Opportunity in the air

Get this right, and the UK has a wealth of opportunities. The lower pound has made exporting easier in the short-term, and in the long-term there is ample opportunity in both the fixed and floating offshore wind sector. Whilst the UK benefits from the relatively shallow continental shelf, other global nations are now actively pursuing offshore wind in deeper waters. For UK business such as JDR with deepwater O&G experience this will open up many more international markets as we leverage our extensive expertise. Continued investment and innovation is key. For example, at JDR we were recently announced as the cable supplier of choice for the Windfloat project in Portugal, largely based on our 66Kv subsea cable enabling the transmission of greater volumes of power, making larger turbines viable.

UK Business have a great opportunity to lead the way in the supply of products and services for the growing offshore wind sector, capitalising on our leading skills and experience in complex and harsh offshore environments.
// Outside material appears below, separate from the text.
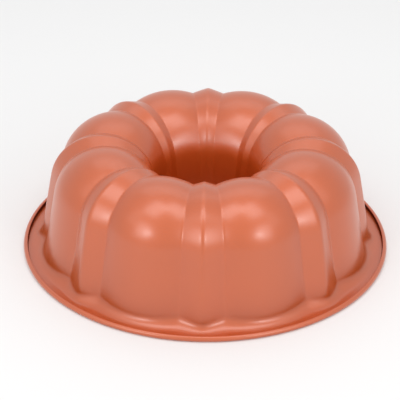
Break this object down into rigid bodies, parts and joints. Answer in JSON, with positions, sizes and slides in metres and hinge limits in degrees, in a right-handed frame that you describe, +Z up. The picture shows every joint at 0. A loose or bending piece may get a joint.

However offshore wind projects are pieces of major critical infrastructure, and require a fully engaged, reliable and skilled domestic supply chain to ensure projects are successful.

The UK won’t win friends or business by trying to crowd out local expertise in the markets it exports to. Instead, alongside its products and skills, it needs to export a way of working: a collaborative approach that also transfers skills and knowledge to the benefit of developers and stakeholders in those emerging offshore wind markets. If the UK can do that, it wouldn’t just be a supplier of choice for the offshore wind market, but more importantly the partner of choice to ensure each emerging market can deliver on their low carbon economy commitments.